No, it doesn't announce a weaponizing of space. What it means is that the space command in the USAF is getting large enough, and with a unique enough mission, that it is worthy of being broken out into an entity that is separate from the USAF.
Seems to me that the USAF space command has enough people and assets that it is roughly on par in size to that of the US Coast Guard. There are other uniformed services that provide direct support to the armed services that do not actively perform combat functions. There's the public health commissioned corps that provides health care for the armed services, but they are largely invisible as they wear uniforms nearly identical to that of the Navy. That's not a DoD agency but it's assets can be called to be under DoD command just like the USCG.

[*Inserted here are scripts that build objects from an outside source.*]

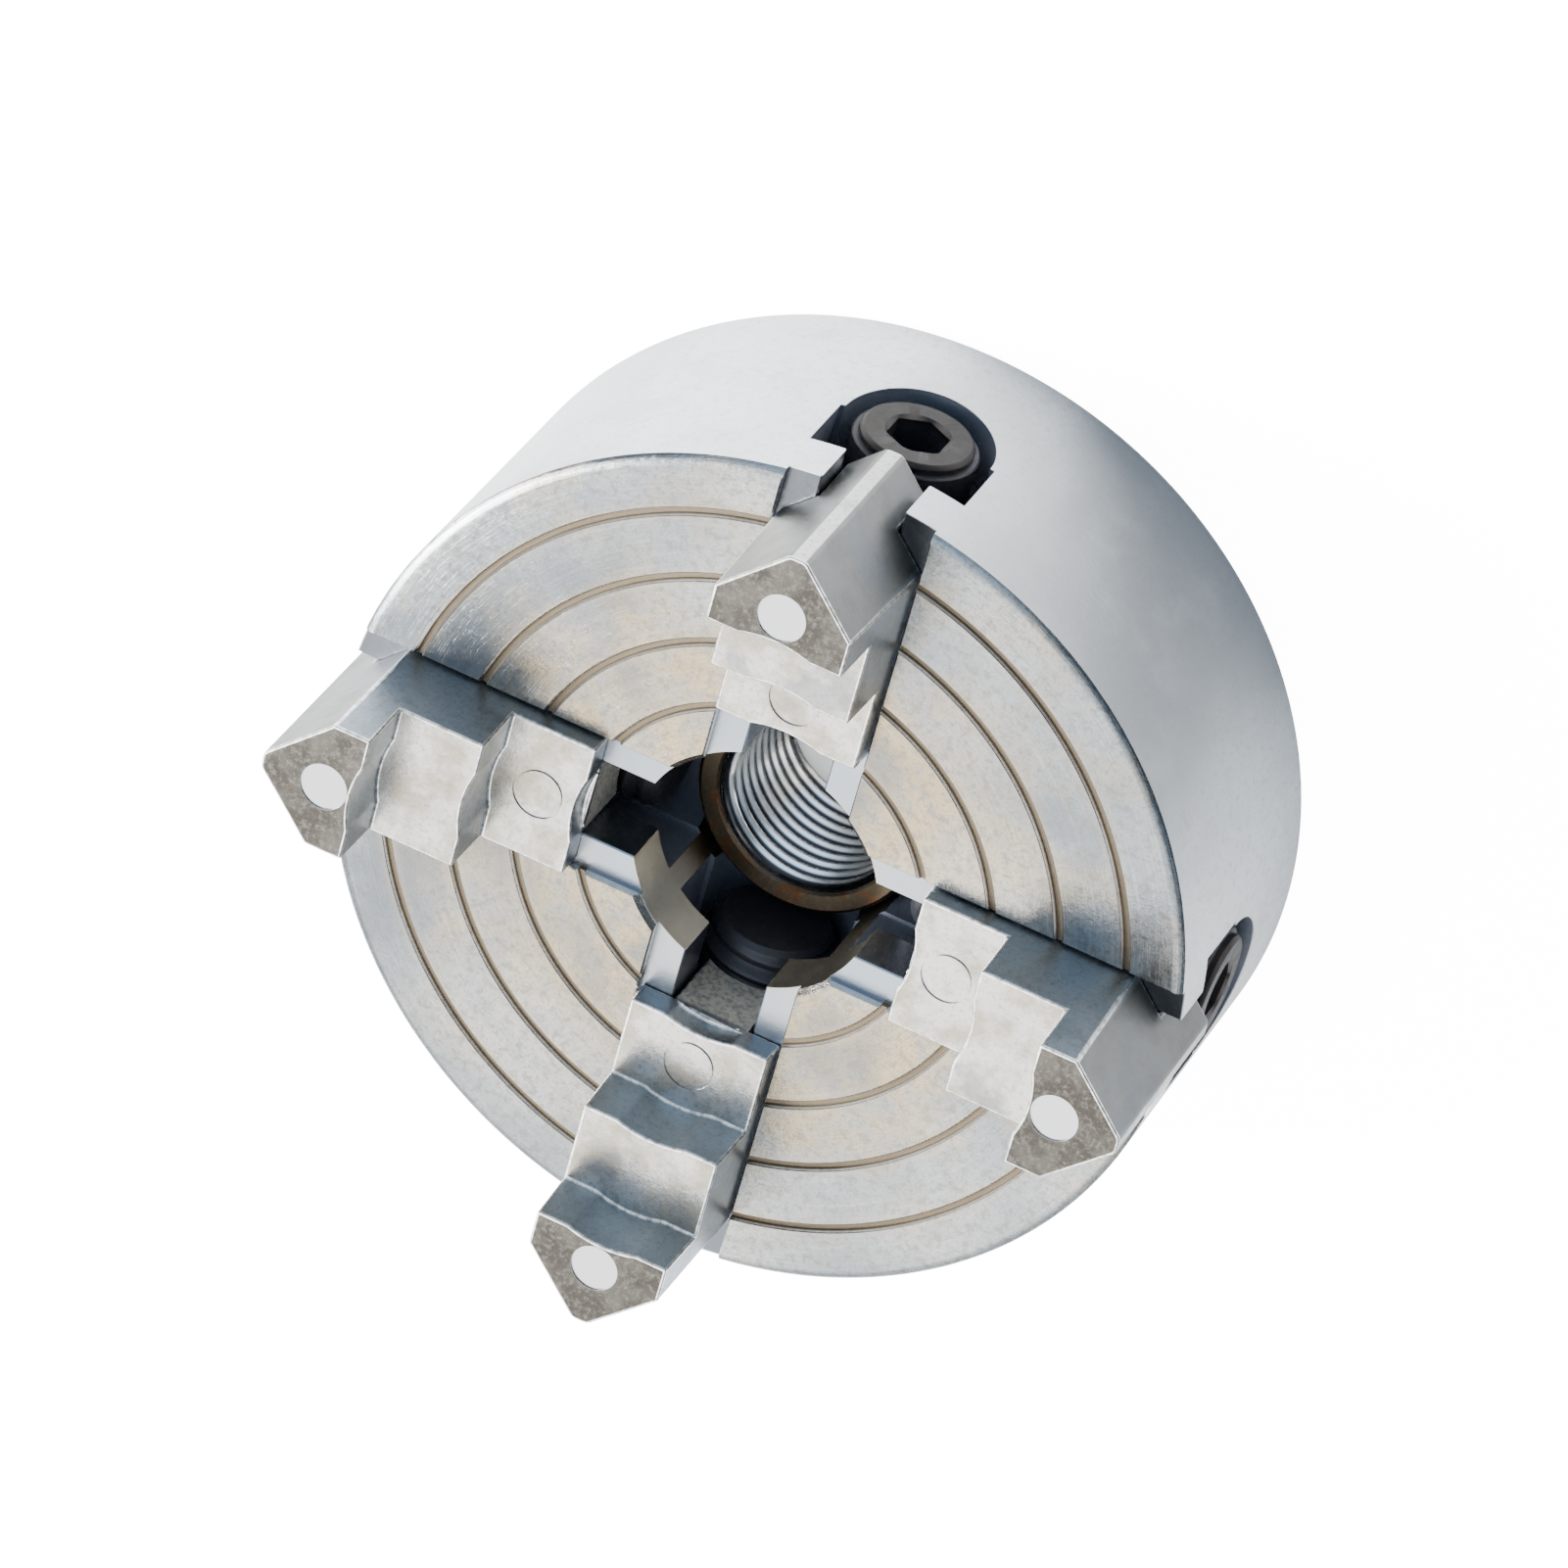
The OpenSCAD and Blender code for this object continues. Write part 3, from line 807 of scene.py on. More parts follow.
def dress(
    piece: bpy.types.Object, finishes: Sequence[Finish], body: str, slot: str, *nodes: str
) -> bpy.types.Object:
    """Gives a finished piece its shading and finishes, and puts it on its body in place of its nodes.

    Args:
        piece: the piece.
        finishes: one finish for each of its material slots.
        body: the CAD body that it moves with.
        slot: a material slot name; not used.
        nodes: the CAD nodes that it stands for.

    Returns:
        The same piece.
    """
    mesh = piece.data
    indices = [polygon.material_index for polygon in mesh.polygons]
    mesh.materials.clear()
    for finish in finishes:
        mesh.materials.append(finish.material())
    mesh.polygons.foreach_set("material_index", [min(i, len(finishes) - 1) for i in indices])
    mesh.shade_smooth()
    mesh.set_sharp_from_angle(angle=math.radians(25))
    modifier = piece.modifiers.new("even_shading", "WEIGHTED_NORMAL")
    modifier.keep_sharp = True
    mesh = bake(piece).data
    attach(piece, body)
    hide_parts(*nodes)
    LOG.info("%s: %d faces on %s", piece.name, len(mesh.polygons), body)
    return piece


@dataclass(frozen=True)
class Ring:
    """A ring of points of a turned piece: round, or a hexagon by its half width across flats."""

    radius: float
    height: float
    hexagon: bool = False

    def point(self, angle: float) -> Vector:
        """The ring's point at an angle.

        Args:
            angle: the angle about Z, in radians.

        Returns:
            The point.
        """
        reach = self.radius
        if self.hexagon:
            reach /= math.cos(math.remainder(angle, math.pi / 3))
        return Vector((reach * math.cos(angle), reach * math.sin(angle), self.height))


def turned(rings: Sequence[Ring], segments: int, closed: bool) -> bmesh.types.BMesh:
    """Turns a profile about Z.

    Args:
        rings: the profile's rings in order. A radius of 0 is a pole.
        segments: how many steps there are round the axis.
        closed: whether the last ring joins the first.

    Returns:
        The turned shape.
    """
    shape = bmesh.new()
    angles = [2 * math.pi * k / segments for k in range(segments)]
    rows = []
    for ring in rings:
        count = 1 if ring.radius == 0 else segments
        rows.append([shape.verts.new(ring.point(angle)) for angle in angles[:count]])
    pairs = list(zip(rows, rows[1:] + rows[:1] if closed else rows[1:]))
    for low, high in pairs:
        for k in range(segments):
            n = (k + 1) % segments
            corners = [low[k % len(low)], low[n % len(low)], high[n % len(high)], high[k % len(high)]]
            unique = list(dict.fromkeys(corners))
            if len(unique) > 2:
                shape.faces.new(unique)
    return shape


def prism(outline: Sequence[Point2], low: float, high: float) -> bmesh.types.BMesh:
    """Extrudes a flat outline along Z.

    Args:
        outline: its corners in order, without crossings.
        low: the Z of its bottom.
        high: the Z of its top.

    Returns:
        The prism.
    """
    shape = bmesh.new()
    bottom = [shape.verts.new((x, y, low)) for x, y in outline]
    top = [shape.verts.new((x, y, high)) for x, y in outline]
    shape.faces.new(bottom[::-1])
    shape.faces.new(top)
    for k in range(len(outline)):
        n = (k + 1) % len(outline)
        shape.faces.new((bottom[k], bottom[n], top[n], top[k]))
    return shape


def arc(centre: Point2, radius: float, start: float, end: float, steps: int) -> list[Point2]:
    """Points along an arc.

    Args:
        centre: the arc's centre.
        radius: its radius.
        start: its first angle in degrees.
        end: its last angle in degrees.
        steps: how many steps there are along it.

    Returns:
        The points, both ends included.
    """
    angles = [math.radians(start + (end - start) * k / steps) for k in range(steps + 1)]
    return [(centre[0] + radius * math.cos(a), centre[1] + radius * math.sin(a)) for a in angles]


def circle(centre: Point2, radius: float) -> list[Point2]:
    """The 24 points of a small hole's outline, from +X anticlockwise."""
    return arc(centre, radius, 0, 345, 23)


def rounded(corners: Sequence[tuple[float, float, float]], steps: int = 6) -> list[Point2]:
    """Rounds the corners of an outline.

    Args:
        corners: x, y and rounding radius of each corner in order.
        steps: how many steps there are round a corner.

    Returns:
        The outline's points.
    """
    points: list[Point2] = []
    for k, (x, y, radius) in enumerate(corners):
        here = Vector((x, y))
        back = (Vector(corners[k - 1][:2]) - here).normalized()
        ahead = (Vector(corners[(k + 1) % len(corners)][:2]) - here).normalized()
        if radius <= 0:
            points.append((x, y))
            continue
        half = back.angle(ahead) / 2
        centre = here + (back + ahead).normalized() * (radius / math.sin(half))
        first = here + back * (radius / math.tan(half)) - centre
        last = here + ahead * (radius / math.tan(half)) - centre
        sweep = first.angle_signed(last)
        for step in range(steps + 1):
            turn = Matrix.Rotation(-sweep * step / steps, 2)
            spot = centre + turn @ first
            points.append((spot.x, spot.y))
    return points


LYING = Matrix(((0, 0, 1, 0), (1, 0, 0, 0), (0, 1, 0, 0), (0, 0, 0, 1)))
SIDEWAYS = Matrix(((1, 0, 0, 0), (0, 0, -1, 0), (0, 1, 0, 0), (0, 0, 0, 1)))


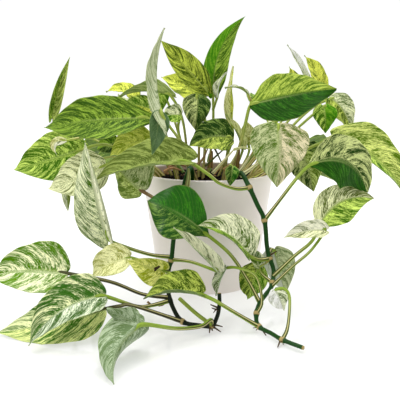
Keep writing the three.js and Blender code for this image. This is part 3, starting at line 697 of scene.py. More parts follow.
def stalk_skin():
    """The skin of stalks, stems, roots and dry sheaths."""
    skin = new_material("fresh_stalk_skin", "9DB04A")
    ground = add(skin, "ShaderNodeAttribute", out="Color", attribute_name="ground")
    seam = add(skin, "ShaderNodeAttribute", out="Color", attribute_name="marble")
    dry = add(skin, "ShaderNodeAttribute", out="Fac", attribute_name="share")
    grain = add(skin, "ShaderNodeAttribute", out="Vector", attribute_name="grain")
    streak = streaks(skin, grain, STALK_STREAK, 4)
    ragged = add(skin, "ShaderNodeMath", {0: streak, 1: SEAM_RAGGED, 2: -SEAM_RAGGED / 2},
                 operation="MULTIPLY_ADD")
    cover = add(skin, "ShaderNodeMath", {0: dry, 1: ragged}, operation="ADD", use_clamp=True)
    cover = add(skin, "ShaderNodeMapRange", {"Value": cover, "From Min": SEAM_FROM, "From Max": SEAM_TO,
                                             "To Max": SEAM_COVER})
    tone = add(skin, "ShaderNodeMapRange",
               {"Value": streak, "From Min": NOISE_LOW, "From Max": NOISE_HIGH,
                "To Min": STREAK_DARKEST, "To Max": STREAK_LIGHTEST})
    tinted = add(skin, "ShaderNodeVectorMath", {0: ground, "Scale": tone}, operation="SCALE")
    colour = add(skin, "ShaderNodeMix", {0: cover, 6: tinted, 7: seam}, data_type="RGBA")
    bump = add(skin, "ShaderNodeBump", {"Height": streak, "Strength": STALK_BUMP,
                                        "Distance": SKIN_RELIEF * MM})
    shader = add(skin, "ShaderNodeBsdfPrincipled",
                 {"Base Color": colour, "Roughness": STALK_ROUGHNESS, "IOR": STALK_IOR,
                  "Specular IOR Level": STALK_GLOSS, "Normal": bump})
    add(skin, "ShaderNodeOutputMaterial", {"Surface": shader})
    return skin


STALK_SKIN = stalk_skin()
print(STALK_SKIN.name, "nodes:", len(STALK_SKIN.node_tree.nodes))

# %% [markdown]
# The tables say where each leaf grows. The first line of a row is the stalk: where it starts and what
# it passes. The second is the blade: where it starts and ends, which way the upper face looks, how
# wide it is, how far the midrib bows to the face and bends to its right, and by how many degrees each
# half folds up. The right half is the one to the right of somebody who looks at the upper face with
# the tip up. A rule could scatter leaves, but these hang where the light drew them, so each is given
# one by one. First come the leaves of the two long stems.

# %% Where the trailing leaves grow
TRAIL_ROWS = {
    "trail_left_1": [(-35, -97, 55), [(-56, -92, 56), (-81, -86, 62)],
        (-97, -82, 68), (-119, -66, 161), (0.1, -0.98, 0.1), 50, 6, 0, (8, 78)],
    "trail_left_2": [(-35, -98, 53), [(-16, -114, 56)],
        (7, -120, 50), (-32, -118, 90), (0.5, -0.7, 0.5), 28, 4, -2, (60, 72)],
    "trail_left_3": [(-38, -117, 19), [(-53, -122, 17), (-66, -128, 19)],
        (-91, -140, 34), (-147, -178, 6), (-0.1, -0.72, 0.68), 46, 6, 9, (25, 20)],
    "trail_left_4": [(-38, -115, 22), [(-62, -112, 24), (-91, -112, 36)],
        (-131, -115, 46), (-204, -115, 41), (-0.1, -0.75, 0.65), 54, 6, 3, (20, 15)],
    "trail_left_5": [(-24, -130, 5), [(-67, -134, 22), (-79, -137, 23)],
        (-92, -140, 22), (-186, -146, 2), (0, -0.6, 0.8), 49, 4, -4, (3, 10)],
    "trail_left_6": [(2, -138, 5), [(1, -144, 13), (-8, -150, 10), (-28, -162, 14)],
        (-53, -182, 27), (-70, -226, 1.5), (0.2, 0.9, 0.3), 50, 4, -8, (35, 80)],
    "trail_left_7": [(-36, -99, 49), [(-56, -103, 52)],
        (-75, -104, 57), (-111, -98, 36), (-0.3, -0.85, 0.5), 33, 5, 2, (25, 25)],
    "trail_left_8": [(-38, -101, 43), [],
        (-42, -106, 45), (-75, -110, 56), (-0.2, -0.9, 0.4), 34, 3, 0, (10, 60)],
    "trail_right_1": [(46, -125, 21), [(35, -116, 40), (19, -108, 62)],
        (-4, -100, 80), (-57, -92, 109), (-0.1, -0.9, 0.4), 52, 8, 3, (5, 5)],
    "trail_right_2": [(58, -98, 54), [(46, -104, 55)],
        (36, -108, 62), (-11, -106, 88), (0, -0.8, 0.6), 46, 6, 6, (60, 5)],
    "trail_right_3": [(44, -140, 5), [(26, -140, 16), (15, -140, 23), (4, -140, 30)],
        (-8, -138, 35), (-58, -136, 29), (0, -0.7, 0.7), 40, 5, 3, (70, 10)],
    "trail_right_4": [(43, -132, 14), [(47, -132, 26), (42, -124, 46), (26, -119, 52)],
        (16, -110, 49), (7, -114, 23), (-0.7, -0.7, 0.1), 18, 2, 0, (60, 60)],
    "trail_right_5": [(60, -108, 40), [(80, -101, 57), (97, -96, 70)],
        (104, -95, 85), (155, -90, 110), (0.1, -0.8, 0.6), 38, 6, -9, (5, 5)],
    "trail_right_6": [(53, -89, 89), [(67, -90, 109), (83, -90, 131)],
        (94, -90, 142), (149, -88, 115), (0.1, -0.8, 0.6), 60, 6, -15, (5, 5)],
    "trail_right_7": [(39, -81, 119), [(26, -86, 119), (10, -90, 125), (0, -90, 133)],
        (-19, -86, 145), (-113, -72, 123), (0, -0.75, 0.66), 52, 4, 5, (52, 10)],
    "trail_right_8": [(61, -163, 4.2), [(66, -158, 14), (70, -140, 32), (66, -134, 38)],
        (58, -132, 36), (66, -134, 18), (0.1, -0.95, 0.2), 20, 2, 0, (20, 20)],
    "trail_right_9": [(57, -97, 57), [(60, -90, 60)],
        (64, -85, 58), (76, -86, 12), (0.2, 0.7, 0.2), 34, 3, 0, (10, 10)],
    "trail_right_10": [(59, -112, 35), [(50, -102, 40)],
        (47, -96, 46), (38, -90, 10), (-0.2, -0.9, 0.3), 30, 3, 0, (20, 20)],
    "trail_right_11": [(57, -115, 32), [(77, -112, 51), (94, -108, 65)],
        (107, -106, 84), (68, -108, 77), (0, -0.8, 0.6), 20, 3, 2, (20, 30)],
}
print("leaves of the long stems:", len(TRAIL_ROWS))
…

The space force could be merely a non-combat arm of the DoD that manages satellites for GPS, weather, and communications. If the new space force does have a combat function then it is possible they'd take command of the ICBMs. That's not weaponizing space but also something that might fit better in a space force than an air force.
Perhaps the space force won't even be under the DoD. Certainly if broken out there would be a lot of USAF people wearing different uniforms the next day. Where would it go if not DoD? Maybe under Energy, the Department of Energy is already tasked with maintaining nuclear weapons and materials so if the space force is in charge of ICBMs, as well as satellites, then that fits well. (Then again it might make more sense to split the weapon development part of Energy back under the DoD, put the parts that actually deal with energy under Interior with things like oil, wind, and coal, and make Energy disappear. Rick Perry should be happy with that.) Put it under Homeland Security like the USCG. Maybe have it under Commerce with NOAA, they already manage a lot of satellites.
Oh, and another thing, Russia already has a space force. China has something similar, with a cumbersome name that might translate into English as "space force", it manages cyber warfare along with space warfare.
It's not that space is entirely peaceful now, satellite defence is a real issue, but symbolic gestures can have pretty big consequences.
With "Rocket Man" in NK developing ICBMs, and Iran developing rockets under the thin veil of a civilian space agency, it might be time to dispense with symbolism. Or alternately symbolize to these aggressors that we are taking anti-satellite weapons as a serious matter. Maybe NK and Iran are in fact developing the means to launch satellites and not nuclear weapon delivery systems, that doesn't mean these are not also weapons. If they start launching satellites that spy on us, jam communications, destroy our own satellites, or who knows what else, then it might be in our interest to develop a military branch to deal with this threat and announce we are doing so.
I just thought of something that might be something of a historical parallel. In WW1 we saw the first real use of modern chemical weapons. The USA created a "chemical corps" to develop our own chemical weapons. This quickly developed into a group more concerned with countermeasures to enemy chemical weapons. After the effects of chemical weapons horrified everyone the USA dropped the development of chemical weapons but kept this chemical corps to perform countermeasures. We still have this chemical corps in the US military purely as a countermeasure to others using chemical weapons. A space force could be just a group only to protect us from adversaries that weaponized space.